* _SHORT PROBLEM_
Set down, please, exactly the lines below that run from the line with "hub = fitter_hub()" to the line with "in imported if", both lines included.

-- start of DATASET SECTION --

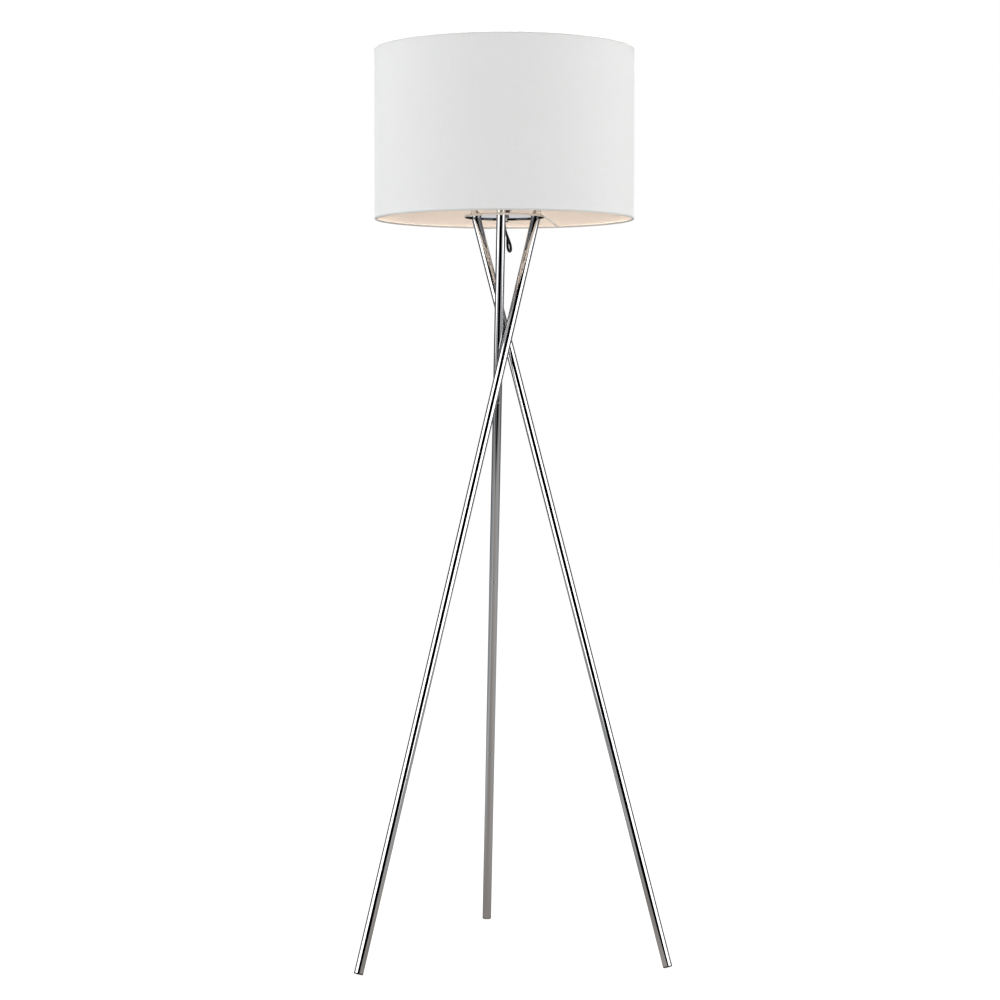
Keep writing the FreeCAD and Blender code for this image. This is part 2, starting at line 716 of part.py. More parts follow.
def bulb_insulator():
    rim = CAP_TIP_R - CAP_SHEET - INSULATOR_GAP
    low = CAP_BOTTOM_Z - INSULATOR_DROP
    high = CAP_BOTTOM_Z + INSULATOR_RISE
    return turned(((0, low), (TIP_R, low), (rim, CAP_BOTTOM_Z), (rim, high), (0, high)))


def bulb_tip():
    low = TIP_Z
    high = CAP_BOTTOM_Z - INSULATOR_DROP
    inset, rise = TIP_BEVEL
    return turned(((0, low), (TIP_R - inset, low), (TIP_R, low + rise), (TIP_R, high), (0, high)))


# ---- build ----------------------------------------------------------------------------------

def build():
    os.makedirs("parts", exist_ok=True)
    legs = [Leg(i) for i in range(len(LEG_NAMES))]
    leg_a = legs[0]
    entry = lead_port(leg_a, leg_a.length - LEAD_ENTRY_DOWN, LEAD_PORT_TURN)
    exit_port = lead_port(leg_a, LEAD_EXIT_UP, 180.0)
    holes = {("a", 1): [port_hole(entry)], ("a", SECTIONS): [port_hole(exit_port)]}
    for leg in legs:
        for number in range(1, SECTIONS + 1):
            section = leg_section(leg, number, holes.get((leg.name, number), []))
            export("leg_%s_section_%d" % (leg.name, number), section)
        export("leg_%s_threaded_studs" % leg.name, leg_studs(leg))
        export("leg_%s_threaded_sockets" % leg.name, leg_sockets(leg))
        export("foot_cap_%s" % leg.name, foot_cap(leg))
    export("leg_top_inserts", Part.makeCompound([leg_top_insert(leg) for leg in legs]))
    export("wedge_spacers", Part.makeCompound([wedge_spacer(leg) for leg in legs]))
    export("leg_bolts", Part.makeCompound([leg_bolt(leg) for leg in legs]))

    export("lead_grommet_top", grommet(leg_a, entry))
    export("lead_grommet_foot", grommet(leg_a, exit_port))
    export("mains_lead_loop", lead_loop(entry))
    export("mains_lead_in_leg", lead_in_leg(leg_a, entry, exit_port))
    export("mains_lead_in_nipple", cylinder(LEAD_DIA, HOLDER_SPLIT_Z - BLOCK_HEIGHT - LEAD_BUSH_Z,
                                            Vector(0, 0, LEAD_BUSH_Z)))

    export("top_plate", top_plate(legs))
    export("nipple", nipple())
    export("nipple_nuts", nipple_nuts())
    export("lead_bush", lead_bush())

    export("lampholder_base", lampholder_base())
    export("terminal_block", terminal_block())
    export("terminal_screws", terminal_screws())
    export("lampholder_body", lampholder_body())
    export("screw_shell", screw_shell())
    export("centre_contact", centre_contact())
    export("switch_spindle", switch_spindle())
    export("switch_knob", switch_knob())
    export("shade_ring_nut", ring_nut())

    hub = fitter_hub()
    bottom_wire = rim_wire(SHADE_BOTTOM_Z + RIM_WIRE_INSET)
    export("shade_hub", hub)
    export("shade_arms", fitter_arms(hub, bottom_wire))
    export("shade_bottom_wire", bottom_wire)
    export("shade_top_wire", rim_wire(SHADE_BOTTOM_Z + SHADE_HEIGHT - RIM_WIRE_INSET))
    export("shade_fabric", shade_wall(LINER_R, SHADE_R, 0.0))
    export("shade_liner", shade_wall(LINER_INNER_R, LINER_R, LINER_INSET))

    export("bulb_glass", bulb_glass())
    export("bulb_cap", bulb_cap())
    export("bulb_insulator", bulb_insulator())
    export("bulb_tip", bulb_tip())


build()
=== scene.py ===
import json
import math

import bmesh
import bpy
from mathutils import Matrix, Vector


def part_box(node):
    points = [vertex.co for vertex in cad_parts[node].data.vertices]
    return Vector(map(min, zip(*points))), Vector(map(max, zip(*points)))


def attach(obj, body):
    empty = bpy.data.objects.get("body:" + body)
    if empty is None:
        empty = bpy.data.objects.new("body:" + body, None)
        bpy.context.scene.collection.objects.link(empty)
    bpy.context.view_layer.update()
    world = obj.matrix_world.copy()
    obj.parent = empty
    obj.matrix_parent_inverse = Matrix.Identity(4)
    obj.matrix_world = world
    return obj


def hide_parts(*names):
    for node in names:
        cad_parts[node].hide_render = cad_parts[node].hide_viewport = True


# A chromed tripod floor lamp with a white fabric drum shade. Metres, in the CAD model's frame:
# the origin is on the floor on the shade's axis, +Z is up and -Y is the front.

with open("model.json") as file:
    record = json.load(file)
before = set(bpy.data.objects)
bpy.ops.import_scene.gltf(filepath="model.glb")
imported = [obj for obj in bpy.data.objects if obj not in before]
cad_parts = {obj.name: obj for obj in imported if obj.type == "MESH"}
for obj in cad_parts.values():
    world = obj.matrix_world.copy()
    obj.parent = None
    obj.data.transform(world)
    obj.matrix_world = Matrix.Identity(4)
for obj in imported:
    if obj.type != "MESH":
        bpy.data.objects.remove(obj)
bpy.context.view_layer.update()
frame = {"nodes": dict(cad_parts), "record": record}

# ---- measures taken from the frame ----------------------------------------------------------

SHADE_LOW, SHADE_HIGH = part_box("shade_fabric")
SHADE_R = 0.2250
SHADE_BOTTOM = SHADE_LOW.z
SHADE_TOP = SHADE_HIGH.z
WIRE_LOW, WIRE_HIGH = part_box("shade_bottom_wire")
WIRE_R = (WIRE_HIGH.z - WIRE_LOW.z) / 2
WIRE_RING_R = WIRE_HIGH.x - WIRE_R
WIRE_Z = (WIRE_LOW.z + WIRE_HIGH.z) / 2
PLATE_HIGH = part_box("top_plate")[1]
PLATE_THICKNESS = 0.0015
LIP_R = PLATE_HIGH.x
UNDERSIDE = PLATE_HIGH.z - PLATE_THICKNESS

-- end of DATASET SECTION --

* _SOLUTION FOR THIS EXERCISE_
    hub = fitter_hub()
    bottom_wire = rim_wire(SHADE_BOTTOM_Z + RIM_WIRE_INSET)
    export("shade_hub", hub)
    export("shade_arms", fitter_arms(hub, bottom_wire))
    export("shade_bottom_wire", bottom_wire)
    export("shade_top_wire", rim_wire(SHADE_BOTTOM_Z + SHADE_HEIGHT - RIM_WIRE_INSET))
    export("shade_fabric", shade_wall(LINER_R, SHADE_R, 0.0))
    export("shade_liner", shade_wall(LINER_INNER_R, LINER_R, LINER_INSET))

    export("bulb_glass", bulb_glass())
    export("bulb_cap", bulb_cap())
    export("bulb_insulator", bulb_insulator())
    export("bulb_tip", bulb_tip())


build()
=== scene.py ===
import json
import math

import bmesh
import bpy
from mathutils import Matrix, Vector


def part_box(node):
    points = [vertex.co for vertex in cad_parts[node].data.vertices]
    return Vector(map(min, zip(*points))), Vector(map(max, zip(*points)))


def attach(obj, body):
    empty = bpy.data.objects.get("body:" + body)
    if empty is None:
        empty = bpy.data.objects.new("body:" + body, None)
        bpy.context.scene.collection.objects.link(empty)
    bpy.context.view_layer.update()
    world = obj.matrix_world.copy()
    obj.parent = empty
    obj.matrix_parent_inverse = Matrix.Identity(4)
    obj.matrix_world = world
    return obj


def hide_parts(*names):
    for node in names:
        cad_parts[node].hide_render = cad_parts[node].hide_viewport = True


# A chromed tripod floor lamp with a white fabric drum shade. Metres, in the CAD model's frame:
# the origin is on the floor on the shade's axis, +Z is up and -Y is the front.

with open("model.json") as file:
    record = json.load(file)
before = set(bpy.data.objects)
bpy.ops.import_scene.gltf(filepath="model.glb")
imported = [obj for obj in bpy.data.objects if obj not in before]
cad_parts = {obj.name: obj for obj in imported if obj.type == "MESH"}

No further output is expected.